O casal é acusado de esconder penhoras e de adulterar certidões negativas para enganar Cavassa na permuta da Fazenda "Vai Quem Que"r, no Pantanal da Nhecolândia, por uma propriedade no Vale do Ribeira, no Estado de São Paulo.
O caso só será julgado daqui a um ano, segundo decidiu o juiz da 1ª Vara Criminal Residual.
“Considerando a recusa do acusado e seu defensor à proposta de suspensão condicional do processo, dou seguimento ao feito e designo audiência de instrução e julgamento para o dia 12 de novembro de 2026”, decidiu o juiz Roberto Ferreira Filho.
A promotora responsável pelo caso, Suzi Lúcia Silvestre da Cruz D’Ángelo, havia proposto e estabelecido condições para Lydio e Neiva escaparem da condenação criminal pela prática de estelionato na compra da fazenda, como comparecer todos os meses à Justiça para informar suas atividades, comunicar o juízo em caso de eventual mudança de endereço e, a mais importante das condições, o compromisso de rescindir o negócio da compra da fazenda, que ainda não foi transferida para o nome do casal, que mantém apenas a posse da propriedade graças à decisão suspeita dos três desembargadores na área cível.
A fazenda e o esquema investigado pela PF
A aquisição da Fazenda Vai Quem Quer, localizada no Pantanal da Nhecolândia, em Corumbá, e avaliada em R$ 15 milhões, foi validada em julgamento proferido pelos desembargadores investigados na Operação Ultima Ratio, da Polícia Federal (PF), que apura um esquema de venda de sentenças na mais alta Corte da Justiça de Mato Grosso do Sul.
A atuação conjunta dos desembargadores – todos eles afastados de suas funções pelo Supremo Tribunal Federal (STF) – foi flagrada no conteúdo das mensagens do telefone celular do desembargador Sideni Soncini Pimentel.
Sideni Pimentel, no material interceptado pela PF, indica uma atuação conjunta com outros dois desembargadores, Alexandre Bastos e Vladimir Abreu, para manter a Fazenda Vai Quem Quer com o casal acusado na esfera criminal de aplicar um golpe no vendedor da propriedade, o pecuarista e empresário Ricardo Pereira Cavassa .
O Ministério Público (e também a Polícia Federal) indicam que, na transação envolvendo as duas propriedades, Lydio e Neiva omitiram uma série de vícios e falsificaram certidões para enganar o pecuarista.
Os vícios da fazenda localizada no município de Iguape (SP) eram penhoras, multas ambientais não pagas e áreas embargadas, o que inviabilizaria a fruição da propriedade
Além disso, as quatro fazendas, que deveriam totalizar 2 mil hectares, tinham, na verdade, apenas 1,67 mil hectares.
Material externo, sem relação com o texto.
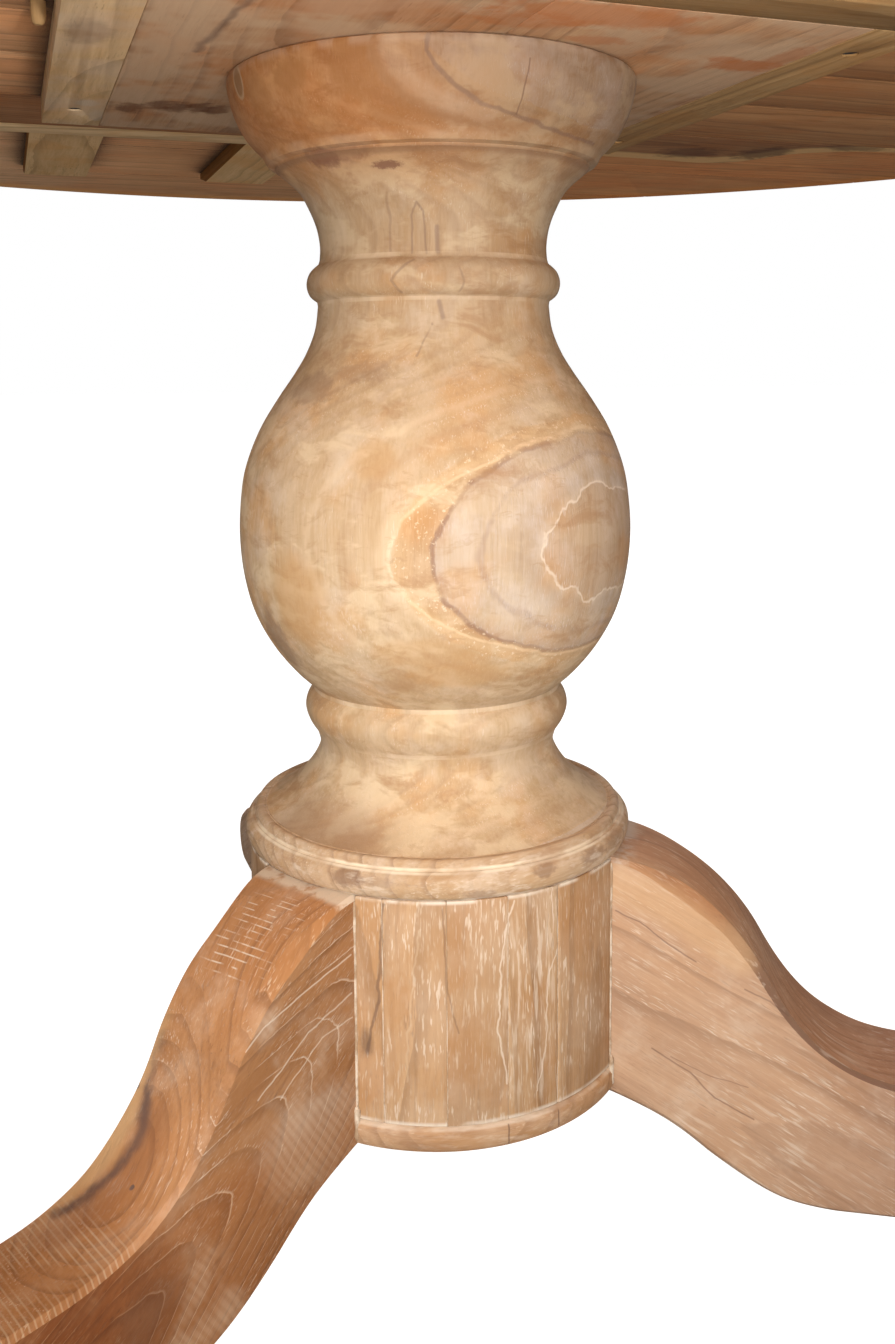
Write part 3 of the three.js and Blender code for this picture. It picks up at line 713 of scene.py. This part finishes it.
def left_leg_marks(g):
    angle = LEG_ANGLES["leg_left"]
    out = leg_point(angle, 1, 0, 0)
    across = leg_point(angle, 0, 1, 0)

    def at(*point):
        return leg_point(angle, *point)

    top = g.upward()
    side = g.less(top)
    # Painted light: the top face is lightened, as it takes more light than the side faces.
    g.tint((1.3, 1.3, 1.32), top)
    # Lime in arcs, films and thin rings on the side face, and dark heartwood at its foot.
    film = g.math("MAXIMUM", g.spot(at(150, 37, 88), (30, 30, 24), 0.7, 0.6),
                  g.blotch(0.018, 0.54, 0.7, 3, 0.6))
    slope = math.radians(35)
    arcs = g.strokes(at(math.cos(slope), 0, -math.sin(slope)), 4.4, 0.42, 0.5)
    g.paint(LIME, arcs, side, film, 0.13)
    g.paint(LIME, side, film, 0.2)
    g.tint((0.87, 0.8, 0.68), g.bevel(across), g.fade(out, 250, 160))
    g.paint(LIME, g.step(g.part, 0.075, 0.01), side, g.blotch(0.03, 0.4, 0.58), 0.45)
    g.tint((0.92, 0.74, 0.56), g.fade(UP, 112, 80), side, 0.7)
    g.paint((0.17, 0.065, 0.025), g.spot(at(257, 37, 55), (17, 17, 24), 0.8, 0.6), side, 0.55)
    g.lines((
        (leg_points(angle, [(116.3, 37, 182), (144, 37, 176), (181, 37, 166), (193, 37, 158)]),
         0.5, 0.8, 0.55, LIME),
        (leg_points(angle, [(116, 37, 160), (150, 37, 150), (186, 37, 128)]), 0.5, 1.5, 0.5, LIME),
        (leg_points(angle, [(116, 37, 145), (140, 37, 143), (170, 37, 122)]), 0.45, 1.5, 0.45, LIME),
    ))
    # Saw marks across the top face: a regular field down the leg and scratches at its root.
    saw = g.times(g.strokes(at(1, -0.13, 0), 3.3, 0.21, 0.1), top, g.fade(out, 258, 272))
    g.paint((0.7, 0.55, 0.39), saw, g.blotch(0.03, 0.34, 0.52, 2), 0.52)
    root = g.math("MAXIMUM", g.spot(at(145, 2, 205), (21, 21, 7)), g.spot(at(169, 0, 190), (23, 23, 8), 0.6))
    scratch = g.times(g.strokes(at(1, 0.05, 0), 3.6, 0.13, 0.12), top, root)
    g.paint(LIME, scratch, g.blotch(0.11, 0.42, 0.54, 2), 0.75)
    # The waney edge: sapwood, the black streak along it, a brown one beside that, and worm holes.
    sapwood = [(205, -30, 148), (216, -28, 128), (228, -24, 113), (241, -22, 103), (262, -26, 92)]
    sap = g.times(g.line(leg_points(angle, sapwood), 9.5, 2.5, 0.5), top)
    waney = g.times(g.fade(across, -15, -24), g.fade(out, 190, 205), g.fade(out, 285, 268))
    g.paint((0.58, 0.36, 0.175), g.math("MAXIMUM", sap, waney), 0.78)
    black = [(203, -20.4, 149), (216.5, -16.1, 129), (228.2, -6.2, 114), (240.3, -6.3, 103),
             (260.2, -9.8, 92), (273, -15.5, 89)]
    black = g.line(leg_points(angle, black), 3.4, 5, 0.9, 0.055)
    g.paint((0.11, 0.075, 0.065), black, top, g.blotch(0.05, 0.3, 0.55, 4, 0.65, 0.25), 0.88)
    brown = [(222, 0, 120), (240, 3, 104), (262, 0, 92), (282, -6, 87)]
    g.paint((0.27, 0.11, 0.045), g.line(leg_points(angle, brown), 9, 5, 0.8), top, 0.45)
    holes = [(217.3, -24.1, 127), (213.6, -27.1, 134), (229.3, -25.8, 113), (241.1, -27.2, 103),
             (246, 9.5, 99)]
    hole_size = (1.3, 1.3, 2.6)
    holes = [(place, hole_size, 0.8) for place in leg_points(angle, holes)]
    g.spots((0.1, 0.08, 0.08), holes, 0.5, 0.4)
    seat = g.times(g.blotch(0.05, 0.36, 0.52, 4, 0.6), g.fade(out, 127.5, 122))
    g.paint((0.74, 0.62, 0.47), seat, top, 0.8)
    toe = g.fade(out, 225, 300)
    g.tint((0.84, 0.7, 0.58), toe, side)
    g.tint((0.66, 0.58, 0.48), toe)


def right_leg_marks(g):
    angle = LEG_ANGLES["leg_right"]
    out = leg_point(angle, 1, 0, 0)
    top = g.upward()
    bevel = g.bevel(leg_point(angle, 0, -1, 0))
    # Painted shade: the top face is darkened, partly its own browner tone and partly shade on it.
    g.tint((0.95, 0.8, 0.68), top)
    g.tint((0.82, 0.74, 0.66), bevel)
    g.paint((0.2, 0.115, 0.075), bevel, g.fade(out, 170, 215), 0.8)
    g.paint(LIME, g.fleck(0.36, 0.03, 0.55, 0.66), g.blotch(0.02, 0.4, 0.6), 0.4)
    g.lines((leg_points(angle, points), *look) for points, *look in (
        ([(116.4, -37, 182), (130.8, -37, 176), (147.5, -37, 164), (164.1, -37, 154)],
         0.45, 1, 0.6, (0.17, 0.09, 0.06)),
        ([(192.9, -37, 139), (207.4, -37, 133), (219.3, -35, 124)], 0.5, 1, 0.5, (0.17, 0.09, 0.06)),
        ([(138.7, -37, 97), (161.5, -37, 84), (176.5, -37, 69), (199.6, -37, 58)],
         0.5, 0.8, 0.6, (0.18, 0.09, 0.055)),
        ([(150, -37, 93), (170, -37, 84), (196, -37, 78)], 0.35, 0.8, 0.5, (0.2, 0.1, 0.06)),
    ))
    honey = leg_points(angle, [(116, -37, 200), (150, -37, 186), (190, -37, 160)])
    g.paint((0.6, 0.37, 0.19), g.line(honey, 11, 3), 0.5)
    seat = g.times(g.blotch(0.05, 0.4, 0.56, 4, 0.6), g.fade(out, 130, 121))
    g.paint((0.6, 0.5, 0.4), seat, top, 0.7)
    g.tint((0.78, 0.74, 0.74), g.fade(out, 190, 300))


def face_spots(g, tone, height, rows, ragged=0.5, soft=0.35, depth=12):
    """Spots on a flat face at that height, from rows of centre, radii and strength in X and Y."""
    g.spots(tone, (((*at, height), (*radii, depth), strength) for at, radii, strength in rows), ragged, soft)


PLATE_FACE = 679


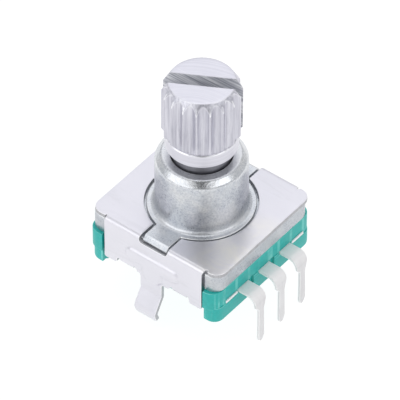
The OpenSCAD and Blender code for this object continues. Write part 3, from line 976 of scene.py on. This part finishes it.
def mat_slot():
    k = Nodes("milled_slot_looks", 0.55, 0.5)
    # fine slanting lines left by the slitting cutter
    turn = k.t.nodes.new("ShaderNodeMapping")
    turn.inputs["Rotation"].default_value = (0, math.radians(-29), 0)
    k.t.links.new(k.scaled(1, 1, 1, (0, 0, math.radians(-SLOT_DIR))), turn.inputs["Vector"])
    n = k.t.nodes.new("ShaderNodeMapping")
    n.inputs["Scale"].default_value = (0.05, 0.05, 1.0)
    k.t.links.new(turn.outputs["Vector"], n.inputs["Vector"])
    lines = k.noise(6200, 2, 0.5, n.outputs["Vector"])
    cloud = k.noise(900, 3)
    c = k.mix(0.75, k.ramp(cloud, [(0.3, (0.72, 0.74, 0.80)), (0.7, (0.82, 0.83, 0.89))]),
              k.ramp(lines, [(0.38, (0.36, 0.37, 0.42)), (0.60, (0.99, 0.99, 1.0))]))
    k.color(c)
    k.rough(k.rng(lines, 0.42, 0.6))
    k.bump(lines, 0.000009)
    return k.m


def mat_resin():
    k = Nodes("teal_resin_looks", 0.0, 0.42)
    k.b.inputs["Specular IOR Level"].default_value = 0.45
    k.b.inputs["Subsurface Weight"].default_value = 0.05
    k.b.inputs["Subsurface Radius"].default_value = (0.0004, 0.0006, 0.0006)
    cloud = k.noise(380, 4, 0.55)
    speck = k.noise(5200, 3, 0.6)
    c = k.ramp(cloud, [(0.3, (0.009, 0.41, 0.372)), (0.7, (0.015, 0.475, 0.435))])
    c = k.mix(0.18, c, k.ramp(speck, [(0.38, (0.010, 0.36, 0.33)), (0.62, (0.05, 0.60, 0.56))]))
    # rubbed edges and painted highlight: tight convex edges mixed lighter
    c = k.mix(k.edges(), c, (0.13, 0.60, 0.55))
    k.color(c)
    k.rough(k.math("ADD", k.rng(cloud, 0.36, 0.46), k.rng(speck, -0.03, 0.05)))
    k.bump(speck, 0.000004)
    k.bump(cloud, 0.000008)
    return k.m


def mat_tin(name="tin_plate_looks"):
    k = Nodes(name, 0.12, 0.45)
    cloud = k.noise(600, 4)
    fine = k.noise(5000, 3)
    roll = k.noise(2200, 3, 0.6, k.scaled(1, 0.06, 0.06))
    c = k.ramp(cloud, [(0.3, (0.74, 0.73, 0.74)), (0.7, (0.82, 0.81, 0.82))])
    c = k.mix(k.rng(roll, 0.0, 0.4, 0.5, 0.7), c, (0.64, 0.63, 0.65))
    # painted light: the terminals mixed lighter above about 1 mm height
    c = k.mix(k.rng(k.axis("Z"), 0.0, 0.85, 0.0009, 0.0014), c, (0.985, 0.975, 0.975))
    # rubbed edges and painted highlight: tight convex edges mixed lighter
    c = k.mix(k.edges(), c, (0.93, 0.93, 0.93))
    k.color(c)
    k.rough(k.math("ADD", k.rng(cloud, 0.40, 0.50), k.rng(roll, -0.03, 0.05)))
    k.bump(roll, 0.000004)
    k.bump(fine, 0.0000018)
    return k.m


def mat_strip(name, lo, hi, rough):
    k = Nodes(name, 1.0, rough)
    cloud = k.noise(600, 4)
    roll = k.noise(2500, 3, 0.6, k.scaled(0.08, 1, 1))
    k.color(k.mix(k.rng(roll, 0.0, 0.5, 0.5, 0.7), k.ramp(cloud, [(0.3, lo), (0.7, hi)]), tuple(min(1, c * 1.15) for c in hi)))
    k.rough(k.math("ADD", k.rng(cloud, rough - 0.04, rough + 0.06), k.rng(roll, -0.03, 0.04)))
    k.bump(roll, 0.000002)
    return k.m


def mat_black():
    k = Nodes("rotor_plastic_looks", 0.0, 0.42)
    cloud = k.noise(500, 4)
    speck = k.noise(5000, 3)
    k.color(k.mix(k.rng(speck, 0.0, 0.4, 0.55, 0.75), k.ramp(cloud, [(0.3, (0.012, 0.012, 0.014)), (0.7, (0.022, 0.022, 0.025))]), (0.05, 0.05, 0.055)))
    k.rough(k.rng(speck, 0.34, 0.52))
    k.bump(speck, 0.000004)
    return k.m


M_FRAME, M_ZINC, M_SHAFT, M_SLOT = mat_plated(), mat_zinc(), mat_shaft(), mat_slot()
M_RESIN, M_TIN, M_BLACK = mat_resin(), mat_tin(), mat_black()
M_SHEARED_EDGE_AND_SHADE, M_JOURNAL_GREASE_AND_SHADE, M_RING, M_FACE = mat_sheared_edge_and_shade(), mat_journal_grease_and_shade(), mat_ring(), mat_face()
M_BRONZE = mat_strip("phosphor_bronze_looks", (0.62, 0.40, 0.22), (0.74, 0.50, 0.30), 0.26)
M_CONTACT = mat_strip("contact_plate_looks", (0.74, 0.62, 0.38), (0.84, 0.72, 0.48), 0.22)
M_WASHER = mat_strip("washer_looks", (0.58, 0.38, 0.22), (0.70, 0.48, 0.30), 0.34)


def wear_and_highlight(ob, lo=5.0, hi=14.0):
    """marks the faces of tight convex edges, which the materials paint lighter as wear and as painted highlight: how
    fast the normal turns over a face, in 1/mm
    """
    me = ob.data
    nv = [0.0] * (3 * len(me.vertices))
    me.vertex_normals.foreach_get("vector", nv)
    out = []
    for p in me.polygons:
        vs = list(p.vertices)
        k = 0.0
        for i in range(len(vs)):
            a, b = vs[i - 1], vs[i]
            d = (me.vertices[a].co - me.vertices[b].co) / MM
            n = Vector(nv[3 * a:3 * a + 3]) - Vector(nv[3 * b:3 * b + 3])
            l2 = max(d.length_squared, 1e-8)
            k = max(k, n.dot(d) / l2)          # positive where the surface is convex
        out.append(min(1.0, max(0.0, (k - lo) / (hi - lo))))
    at = me.attributes.new("wear_and_highlight", "FLOAT", "FACE")
    at.data.foreach_set("value", out)


def piece(ob, node, body, mat, slot, *more, lo=5.0, hi=14.0):
    wear_and_highlight(ob, lo, hi)
    indices = [p.material_index for p in ob.data.polygons]
    ob.data.materials.clear()
    for mt in (mat, *more):
        ob.data.materials.append(mt)
    ob.data.polygons.foreach_set("material_index", [min(i, len(more)) for i in indices])
    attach(ob, body)
    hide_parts(node)


piece(frame_ob, "frame", "housing", M_FRAME, "plated_steel", M_SHEARED_EDGE_AND_SHADE)
piece(bushing_ob, "bushing", "housing", M_ZINC, "die_cast_zinc")
piece(wafer_ob, "wafer", "housing", M_RESIN, "wafer_plastic")
for n, o in terms.items():
    piece(o, n, "housing", M_TIN, "terminal_metal")
for n, o in stubs.items():
    piece(o, n, "housing", M_TIN, "terminal_metal")
for p in shaft_ob.data.polygons:
    c = p.center / MM
    across = abs(c.x * nrm.x + c.y * nrm.y)
    p.material_index = 0
    if c.z > SLOT_Z - 0.02 and across < w + 0.01 and (abs(p.normal.dot(nrm)) > 0.98 and abs(across - w) < 0.01 or c.z < SLOT_Z + 0.02 and p.normal.z > 0.9):
        p.material_index = 1
    elif 3.6 < c.z < BARREL + 0.99 and math.hypot(c.x, c.y) < 2.3:
        p.material_index = 2
    elif BARREL < c.z < SERR0 - 0.02 and math.hypot(c.x, c.y) > 2.3:
        p.material_index = 3
    elif c.z > SHAFT_TOP - 0.005 and p.normal.z > 0.9:
        p.material_index = 4
piece(shaft_ob, "shaft", "rotor", M_SHAFT, "shaft_aluminium", M_SLOT, M_JOURNAL_GREASE_AND_SHADE, M_RING, M_FACE, lo=1.6, hi=4.5)
# the long crests get less of the lighter edge wear and painted highlight than the edges of the end's chamfer
at = shaft_ob.data.attributes["wear_and_highlight"].data
for p in shaft_ob.data.polygons:
    h = p.center.z / MM
    if h < SHAFT_TOP - 0.95 and not SERR0 - 0.13 < h < SERR0 - 0.02:
        at[p.index].value *= 0.12
    elif h > SHAFT_TOP - 0.07:
        at[p.index].value *= 0.4

CAD_LOOKS = {"click_spring": M_BRONZE, "brush_a": M_BRONZE, "brush_c": M_BRONZE, "brush_b": M_BRONZE,
             "thrust_washer": M_WASHER, "rotor": M_BLACK, "code_plate": M_CONTACT}
for n, mt in CAD_LOOKS.items():
    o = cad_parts[n]
    for s in o.material_slots:
        s.material = mt

# ---------------------------------------------------------------- stage, light and camera

scene = bpy.context.scene
Z_FLOOR = CAD_BOX[0].z - 0.00002


def mat_floor():
    k = Nodes("pale_floor", 0.0, 0.6)
    n = k.noise(40, 3)
    k.color(k.ramp(n, [(0.3, (0.14, 0.14, 0.14)), (0.7, (0.16, 0.16, 0.16))]))
    k.b.inputs["Specular IOR Level"].default_value = 0.1
    # an evenly lit table, so the ground is white right up to the part
    k.b.inputs["Emission Color"].default_value = (1, 1, 1, 1)
    k.b.inputs["Emission Strength"].default_value = 0.92
    return k.m


me = bpy.data.meshes.new("floor")
me.from_pydata([(-2, -2, Z_FLOOR), (2, -2, Z_FLOOR), (2, 2, Z_FLOOR), (-2, 2, Z_FLOOR)], [], [(0, 1, 2, 3)])
floor = bpy.data.objects.new("floor", me)
scene.collection.objects.link(floor)
me.materials.append(mat_floor())
floor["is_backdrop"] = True

world = bpy.data.worlds.new("studio")
scene.world = world
world.use_nodes = True
bg = world.node_tree.nodes["Background"]
bg.inputs["Color"].default_value = (0.97, 0.98, 1.0, 1)
# the room is evenly light, and darker on the side where the photographer stands
wt = world.node_tree
co = wt.nodes.new("ShaderNodeTexCoord")
dot = wt.nodes.new("ShaderNodeVectorMath")
dot.operation = "DOT_PRODUCT"
dot.inputs[1].default_value = (-0.562, -0.44, 0.70)
wt.links.new(co.outputs["Generated"], dot.inputs[0])
room = wt.nodes.new("ShaderNodeMapRange")
room.interpolation_type = "SMOOTHSTEP"
for key, val in (("From Min", 0.78), ("From Max", 0.98), ("To Min", 0.66), ("To Max", 0.08)):
    room.inputs[key].default_value = val
wt.links.new(dot.outputs["Value"], room.inputs["Value"])
wt.links.new(room.outputs["Result"], bg.inputs["Strength"])


def softbox(name, at, size, radiance, color=(1, 1, 1), to=(0, 0, 0.006)):
    """a rectangular light of even brightness; its power follows from radiance and size"""
    L = bpy.data.lights.new(name, "AREA")
    L.shape, L.size, L.size_y = "RECTANGLE", size[0], size[1]
    L.energy, L.color = radiance * math.pi * size[0] * size[1], color
    o = bpy.data.objects.new(name, L)
    o.location = at
    o.rotation_euler = (Vector(to) - Vector(at)).to_track_quat("-Z", "Y").to_euler()
    scene.collection.objects.link(o)
    return o


# camera of the reference view
AZ, EL, ROLL = math.radians(-51.94), math.radians(44.44), math.radians(0.25)
right = Vector((math.cos(AZ), math.sin(AZ), 0))
upv = Vector((-math.sin(AZ) * math.sin(EL), math.cos(AZ) * math.sin(EL), math.cos(EL)))
back = Vector((math.sin(AZ) * math.cos(EL), -math.cos(AZ) * math.cos(EL), math.sin(EL)))
r_ = right * math.cos(ROLL) + upv * math.sin(ROLL)
u_ = -right * math.sin(ROLL) + upv * math.cos(ROLL)
cam_at = (Vector((0, 0, 6.3)) - 0.1196 * r_ - 1.0205 * u_ + 401.4 * back) * MM
cam = bpy.data.cameras.new("camera")
cam.sensor_width = 36.0
cam.lens = 5423.0 * 36.0 / 400.0
cam.clip_start, cam.clip_end = 0.01, 20
cam_ob = bpy.data.objects.new("camera", cam)
cam_ob.matrix_world = Matrix(((r_.x, u_.x, back.x, cam_at.x), (r_.y, u_.y, back.y, cam_at.y), (r_.z, u_.z, back.z, cam_at.z), (0, 0, 0, 1)))
scene.collection.objects.link(cam_ob)
scene.camera = cam_ob

softbox("overhead", (0.06, 0.05, 0.55), (0.44, 0.44), 0.7)
softbox("back_box", (0.36, 0.28, 0.42), (0.50, 0.40), 0.52, (0.97, 0.97, 1.0))
softbox("left_box", (-0.462, 0.115, 0.285), (0.70, 0.40), 0.95)
softbox("front_box", (-0.052, -0.43, 0.339), (0.48, 0.22), 1.2)

scene.view_settings.view_transform = "Standard"

lo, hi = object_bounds()
{"cad": [list(CAD_BOX[0]), list(CAD_BOX[1])], "visual": [list(lo), list(hi)]}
O golpe foi descoberto após a assinatura do contrato, em que os vendedores usaram documentos falsos para encobrir os vícios das fazendas.
O golpe
Ricardo Cavassa buscou a Justiça para rescindir o contrato.
Na esfera cível, inicialmente obteve vitória em primeira instância, mas o TJMS reformou a decisão e manteve a posse com o casal.
A PF encontrou provas de manipulação: Pimentel orientava seu assessor a elaborar um voto divergente antes mesmo de o relator, Alexandre Bastos, formalizar posição. Bastos, que inicialmente reconhecia vícios no contrato, mudou o voto no julgamento final, beneficiando os acusados.
Outro indício de fraude foi a venda antecipada de parte da fazenda pelo casal ao próprio advogado, em contrato condicionado à vitória na apelação — evidência de que os envolvidos já conheciam o desfecho.
Desdobramentos
Esse caso foi um dos que motivaram a PF a pedir abertura de ação penal contra sete desembargadores por venda de decisões judiciais.
O processo tramita no Superior Tribunal de Justiça, já que os magistrados têm foro privilegiado. Cinco estavam na ativa no TJMS, mas hoje apenas um permanece em exercício; os demais estão afastados.
A Procuradoria-Geral da República deve se manifestar em breve, podendo apresentar denúncia, pedir arquivamento ou requerer novas diligências.
As investigações da Operação Última Ratio seguem em andamento.